— start COLLECTED MATERIAL —
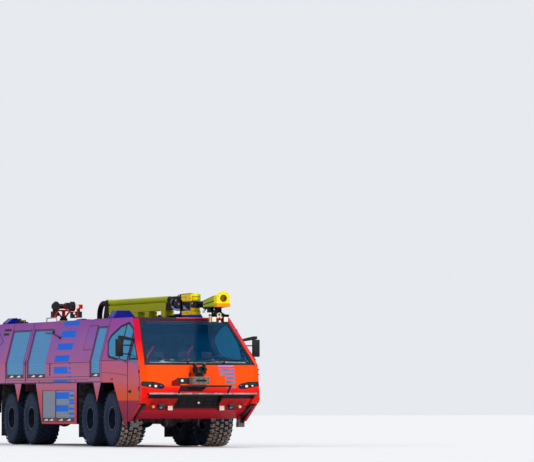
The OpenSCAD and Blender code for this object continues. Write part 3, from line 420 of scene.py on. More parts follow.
class Finish:
    """A new material with its Principled shader and short ways to feed it."""

    def __init__(self, name, colour=(0.5, 0.5, 0.5), roughness=0.5, metallic=0.0, **inputs):
        self.material = bpy.data.materials.new(name)
        self.material.use_nodes = True
        self.nodes = self.material.node_tree.nodes
        self.links = self.material.node_tree.links
        self.shader = self.nodes["Principled BSDF"]
        self.shader.inputs["Base Color"].default_value = (*colour, 1.0)
        self.shader.inputs["Roughness"].default_value = roughness
        self.shader.inputs["Metallic"].default_value = metallic
        for label, value in inputs.items():
            self.shader.inputs[label.replace("_", " ")].default_value = value
        self.place = self.nodes.new("ShaderNodeTexCoord").outputs["Object"]

    def node(self, kind, **settings):
        made = self.nodes.new("ShaderNode" + kind)
        for label, value in settings.items():
            setattr(made, label, value)
        return made

    def axis(self, letter):
        """Place along an axis."""
        split = self.node("SeparateXYZ")
        self.links.new(self.place, split.inputs[0])
        return split.outputs[letter]

    def facing(self, letter):
        """Part of the surface's normal along an axis."""
        split = self.node("SeparateXYZ")
        self.links.new(self.place.node.outputs["Normal"], split.inputs[0])
        return split.outputs[letter]

    def noise(self, scale, detail=3.0, roughness=0.5, stretch=None):
        texture = self.node("TexNoise")
        texture.inputs["Scale"].default_value = scale
        texture.inputs["Detail"].default_value = detail
        texture.inputs["Roughness"].default_value = roughness
        source = self.place
        if stretch:
            mapping = self.node("Mapping")
            mapping.inputs["Scale"].default_value = stretch
            self.links.new(self.place, mapping.inputs["Vector"])
            source = mapping.outputs["Vector"]
        self.links.new(source, texture.inputs["Vector"])
        return texture.outputs["Fac"]

    def wave(self, scale, **settings):
        texture = self.node("TexWave", **settings)
        texture.inputs["Scale"].default_value = scale
        self.links.new(self.place, texture.inputs["Vector"])
        return texture.outputs["Fac"]

    def spread(self, source, from_low, from_high, low=0.0, high=1.0):
        ranged = self.node("MapRange")
        labels = ("From Min", "From Max", "To Min", "To Max")
        for label, value in zip(labels, (from_low, from_high, low, high)):
            ranged.inputs[label].default_value = value
        self.links.new(source, ranged.inputs["Value"])
        return ranged.outputs["Result"]

    def maths(self, operation, first, second=0.0):
        node = self.node("Math", operation=operation)
        for slot, value in zip(node.inputs, (first, second)):
            if isinstance(value, (int, float)):
                slot.default_value = value
            else:
                self.links.new(value, slot)
        return node.outputs[0]

    def read(self, source):
        """Place along an axis given by its letter, or the source itself."""
        return self.axis(source) if isinstance(source, str) else source

    def over(self, source, edge):
        """One where a source is past an edge, else nought."""
        return self.maths("GREATER_THAN", self.read(source), edge)

    def below(self, source, edge):
        """One where a source is short of an edge, else nought."""
        return self.maths("LESS_THAN", self.read(source), edge)

    def between(self, source, low, high):
        """One between two edges, else nought."""
        return self.both(self.over(source, low), self.below(source, high))

    def outside(self, source, edge):
        """One where a source is past an edge on either side of nought."""
        return self.over(self.maths("ABSOLUTE", self.read(source)), edge)

    def both(self, mask, *others):
        """One where every mask is one."""
        for other in others:
            mask = self.maths("MULTIPLY", mask, other)
        return mask

    def either(self, first, second):
        """One where one of two masks is one."""
        return self.maths("MAXIMUM", first, second)

    def ramp(self, source, stops):
        ramp = self.node("ValToRGB")
        bands = ramp.color_ramp.elements
        bands[0].position, bands[0].color = stops[0][0], (*stops[0][1], 1.0)
        bands[1].position, bands[1].color = stops[-1][0], (*stops[-1][1], 1.0)
        for position, colour in stops[1:-1]:
            bands.new(position).color = (*colour, 1.0)
        self.links.new(source, ramp.inputs["Fac"])
        return ramp.outputs["Color"]

    def mix(self, factor, first, second):
        mix = self.node("Mix", data_type="RGBA")
        for slot, value in ((mix.inputs[0], factor), (mix.inputs[6], first), (mix.inputs[7], second)):
            if isinstance(value, tuple):
                slot.default_value = (*value, 1.0)
            else:
                self.links.new(value, slot)
        return mix.outputs[2]

    def feed(self, label, source):
        self.links.new(source, self.shader.inputs[label])
        return self

    def bump(self, source, distance, strength):
        bump = self.node("Bump")
        bump.inputs["Distance"].default_value = distance
        bump.inputs["Strength"].default_value = strength
        self.links.new(source, bump.inputs["Height"])
        return self.feed("Normal", bump.outputs["Normal"])

    def clouds(self, source, first, second, low=0.35, high=0.7):
        """Base colour that runs from one colour to another."""
        return self.feed("Base Color", self.ramp(source, [(low, first), (high, second)]))

    def patches(self, source, low, high, first, second, most=1.0):
        """Base colour with soft patches of a second colour."""
        return self.feed("Base Color", self.mix(self.spread(source, low, high, 0.0, most), first, second))

    def uneven(self, scale, detail, low, high):
        """Roughness that wanders between two values."""
        return self.feed("Roughness", self.spread(self.noise(scale, detail), 0.3, 0.7, low, high))

    def grain(self, scale, detail, distance, strength):
        """Fine relief."""
        return self.bump(self.noise(scale, detail), distance, strength)


def finish(maker):
    """Makes a material once and hands out the same one after that."""
    made = []

    def hand_out():
        if not made:
            made.append(maker().material)
        return made[0]
    return hand_out


def setting(name):
    """Colour from the settings."""
    return tuple(getattr(bpy.context.scene.truck_colours, name))


def darker(colour, share):
    return tuple(c * share for c in colour)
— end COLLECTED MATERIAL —
- REQUIRED TASK:
Return the listing above word for word.

- RESULT OF THIS TASK:
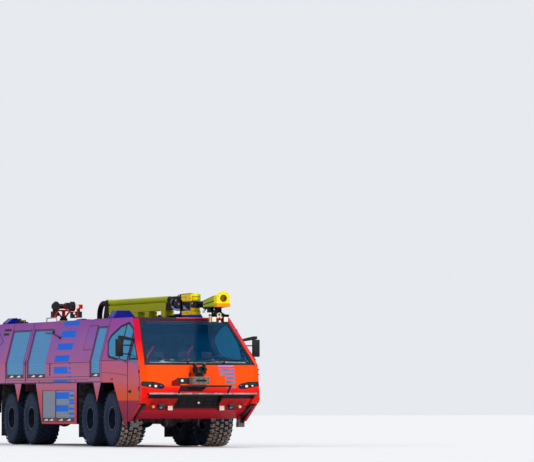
The OpenSCAD and Blender code for this object continues. Write part 3, from line 420 of scene.py on. More parts follow.
class Finish:
    """A new material with its Principled shader and short ways to feed it."""

    def __init__(self, name, colour=(0.5, 0.5, 0.5), roughness=0.5, metallic=0.0, **inputs):
        self.material = bpy.data.materials.new(name)
        self.material.use_nodes = True
        self.nodes = self.material.node_tree.nodes
        self.links = self.material.node_tree.links
        self.shader = self.nodes["Principled BSDF"]
        self.shader.inputs["Base Color"].default_value = (*colour, 1.0)
        self.shader.inputs["Roughness"].default_value = roughness
        self.shader.inputs["Metallic"].default_value = metallic
        for label, value in inputs.items():
            self.shader.inputs[label.replace("_", " ")].default_value = value
        self.place = self.nodes.new("ShaderNodeTexCoord").outputs["Object"]

    def node(self, kind, **settings):
        made = self.nodes.new("ShaderNode" + kind)
        for label, value in settings.items():
            setattr(made, label, value)
        return made

    def axis(self, letter):
        """Place along an axis."""
        split = self.node("SeparateXYZ")
        self.links.new(self.place, split.inputs[0])
        return split.outputs[letter]

    def facing(self, letter):
        """Part of the surface's normal along an axis."""
        split = self.node("SeparateXYZ")
        self.links.new(self.place.node.outputs["Normal"], split.inputs[0])
        return split.outputs[letter]

    def noise(self, scale, detail=3.0, roughness=0.5, stretch=None):
        texture = self.node("TexNoise")
        texture.inputs["Scale"].default_value = scale
        texture.inputs["Detail"].default_value = detail
        texture.inputs["Roughness"].default_value = roughness
        source = self.place
        if stretch:
            mapping = self.node("Mapping")
            mapping.inputs["Scale"].default_value = stretch
            self.links.new(self.place, mapping.inputs["Vector"])
            source = mapping.outputs["Vector"]
        self.links.new(source, texture.inputs["Vector"])
        return texture.outputs["Fac"]

    def wave(self, scale, **settings):
        texture = self.node("TexWave", **settings)
        texture.inputs["Scale"].default_value = scale
        self.links.new(self.place, texture.inputs["Vector"])
        return texture.outputs["Fac"]

    def spread(self, source, from_low, from_high, low=0.0, high=1.0):
        ranged = self.node("MapRange")
        labels = ("From Min", "From Max", "To Min", "To Max")
        for label, value in zip(labels, (from_low, from_high, low, high)):
            ranged.inputs[label].default_value = value
        self.links.new(source, ranged.inputs["Value"])
        return ranged.outputs["Result"]

    def maths(self, operation, first, second=0.0):
        node = self.node("Math", operation=operation)
        for slot, value in zip(node.inputs, (first, second)):
            if isinstance(value, (int, float)):
                slot.default_value = value
            else:
                self.links.new(value, slot)
        return node.outputs[0]

    def read(self, source):
        """Place along an axis given by its letter, or the source itself."""
        return self.axis(source) if isinstance(source, str) else source

    def over(self, source, edge):
        """One where a source is past an edge, else nought."""
        return self.maths("GREATER_THAN", self.read(source), edge)

    def below(self, source, edge):
        """One where a source is short of an edge, else nought."""
        return self.maths("LESS_THAN", self.read(source), edge)

    def between(self, source, low, high):
        """One between two edges, else nought."""
        return self.both(self.over(source, low), self.below(source, high))

    def outside(self, source, edge):
        """One where a source is past an edge on either side of nought."""
        return self.over(self.maths("ABSOLUTE", self.read(source)), edge)

    def both(self, mask, *others):
        """One where every mask is one."""
        for other in others:
            mask = self.maths("MULTIPLY", mask, other)
        return mask

    def either(self, first, second):
        """One where one of two masks is one."""
        return self.maths("MAXIMUM", first, second)

    def ramp(self, source, stops):
        ramp = self.node("ValToRGB")
        bands = ramp.color_ramp.elements
        bands[0].position, bands[0].color = stops[0][0], (*stops[0][1], 1.0)
        bands[1].position, bands[1].color = stops[-1][0], (*stops[-1][1], 1.0)
        for position, colour in stops[1:-1]:
            bands.new(position).color = (*colour, 1.0)
        self.links.new(source, ramp.inputs["Fac"])
        return ramp.outputs["Color"]

    def mix(self, factor, first, second):
        mix = self.node("Mix", data_type="RGBA")
        for slot, value in ((mix.inputs[0], factor), (mix.inputs[6], first), (mix.inputs[7], second)):
            if isinstance(value, tuple):
                slot.default_value = (*value, 1.0)
            else:
                self.links.new(value, slot)
        return mix.outputs[2]

    def feed(self, label, source):
        self.links.new(source, self.shader.inputs[label])
        return self

    def bump(self, source, distance, strength):
        bump = self.node("Bump")
        bump.inputs["Distance"].default_value = distance
        bump.inputs["Strength"].default_value = strength
        self.links.new(source, bump.inputs["Height"])
        return self.feed("Normal", bump.outputs["Normal"])

    def clouds(self, source, first, second, low=0.35, high=0.7):
        """Base colour that runs from one colour to another."""
        return self.feed("Base Color", self.ramp(source, [(low, first), (high, second)]))

    def patches(self, source, low, high, first, second, most=1.0):
        """Base colour with soft patches of a second colour."""
        return self.feed("Base Color", self.mix(self.spread(source, low, high, 0.0, most), first, second))

    def uneven(self, scale, detail, low, high):
        """Roughness that wanders between two values."""
        return self.feed("Roughness", self.spread(self.noise(scale, detail), 0.3, 0.7, low, high))

    def grain(self, scale, detail, distance, strength):
        """Fine relief."""
        return self.bump(self.noise(scale, detail), distance, strength)


def finish(maker):
    """Makes a material once and hands out the same one after that."""
    made = []

    def hand_out():
        if not made:
            made.append(maker().material)
        return made[0]
    return hand_out


def setting(name):
    """Colour from the settings."""
    return tuple(getattr(bpy.context.scene.truck_colours, name))


def darker(colour, share):
    return tuple(c * share for c in colour)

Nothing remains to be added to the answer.